If those core specs line up, you’re usually looking at a bundle or trim variant.

Warranty And Proof Of Purchase

Warranty questions get mixed into the “different grill” debate, so it helps to be clear. The safest approach is simple: buy from a mainstream retailer, keep the receipt, and save the serial number label.

Weber publishes warranty terms by product family and notes that the owner’s guide for your unit governs coverage. Weber’s warranty terms are a good starting point when you want to check coverage lengths for major components.

Side-By-Side: What Changes And What Usually Stays The Same

Use this table when two listings have similar names but different codes.

Item To Compare What You Might See What It Tells You
Model code letters Extra letters or a slightly different code Often a bundle or retail channel code
Fuel type LP vs NG listed in name and specs A true model difference if fuel differs
Burner count Same count across two listings Strong sign the firebox family matches
Cooking area Square inches in the spec sheet Fast match point for “same grill body”
Grate material Cast iron vs stainless Often a trim marker, not a firebox change
Flavorizer bar material Enamel vs stainless Often a trim marker tied to corrosion resistance
Included add-ons Cover, insert, rail accessories, shelves Common reason an “exclusive” listing costs more
Cart and storage Open cart vs enclosed cabinet Changes convenience and cleanup feel
Return path Retail return window and pickup options Changes your risk if the box arrives damaged

Home Depot Exclusives: What You’re Buying

When you see “exclusive,” treat it as a cue to read the included list. A store-exclusive Weber listing often pairs a mainstream grill body with extras that many people buy later.
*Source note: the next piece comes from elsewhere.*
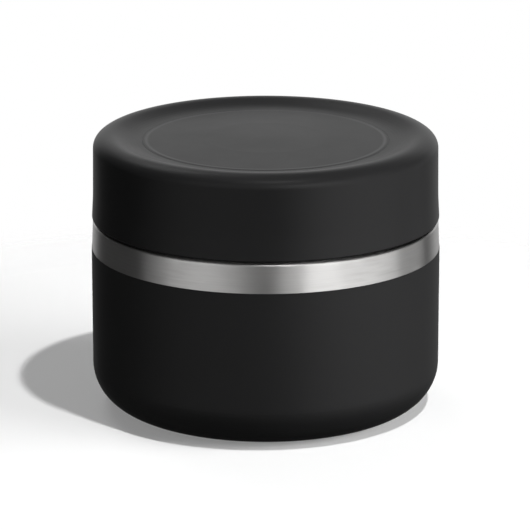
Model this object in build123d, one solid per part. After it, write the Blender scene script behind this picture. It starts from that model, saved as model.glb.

  • Drop-in griddle inserts that swap with a grate section.
  • Side-table rails that accept snap-on bins and hooks.
  • Covers, tool sets, or crafted add-ons tied to the line.

If you want those extras, an exclusive package can be a tidy buy. If you won’t use them, the plain version can make more sense, even if it looks less flashy in the listing.

Dealer Stock Versus Big-Box Stock

Dealers sometimes carry trims that a big store skips. That can mean different exterior panels, upgraded grates, or storage features. It can also mean staff who build grills often and can spot missing hardware before it reaches your patio.

Still, a dealer label does not guarantee a different cookbox. Many times it’s a higher trim within the same family. Compare the same way you would anywhere else: fuel, burner count, cooking area, grates, then the included pieces.

Quick Checklist Before Checkout

This last-pass checklist catches the “same series name, different carton” problem.

Check Where To Find It Pass Condition
Exact model and fuel Carton label and product title Matches LP or NG and the listing model
Cooking area Specs section Matches the other listing you’re comparing
Burner count Specs and photos Same number of main burners
Grate material Specs or manual Matches the trim you intended to buy
Included items Box callouts and listing bullets All bundle pieces are listed
Receipt saved Your phone and email Photo saved for warranty and returns

Small Moves That Prevent Early Regret

These steps cost minutes and can save days of hassle.

Inspect the carton the day it arrives

Open the top, check for dented panels, cracked wheels, and missing hardware bags. If something looks off, start a swap right away.

Photograph the serial label

Take a clear photo of the serial number tag and store it with your receipt photo. If you ever need a part, you’ll thank yourself.

Don’t shop on BTU numbers alone

Heat numbers don’t tell the full story. Burner placement, grate material, and airflow shape how heat lands on food. Use BTU as one data point, not the whole verdict.

So, Are Home Depot Weber Grills Different?

In most cases, no. The parts that make the grill cook are the same within the matching Weber family: firebox layout, burner design, and grease control. The differences you’ll notice are usually visible on the spec sheet: bundled accessories, exterior finish, and which trims Home Depot chooses to stock.

If you want certainty, compare fuel type, burner count, cooking area, and grate material. If those match, you’re almost always looking at a bundle or trim variant. If they don’t match, treat it as a distinct model and read the manual and parts list before you buy.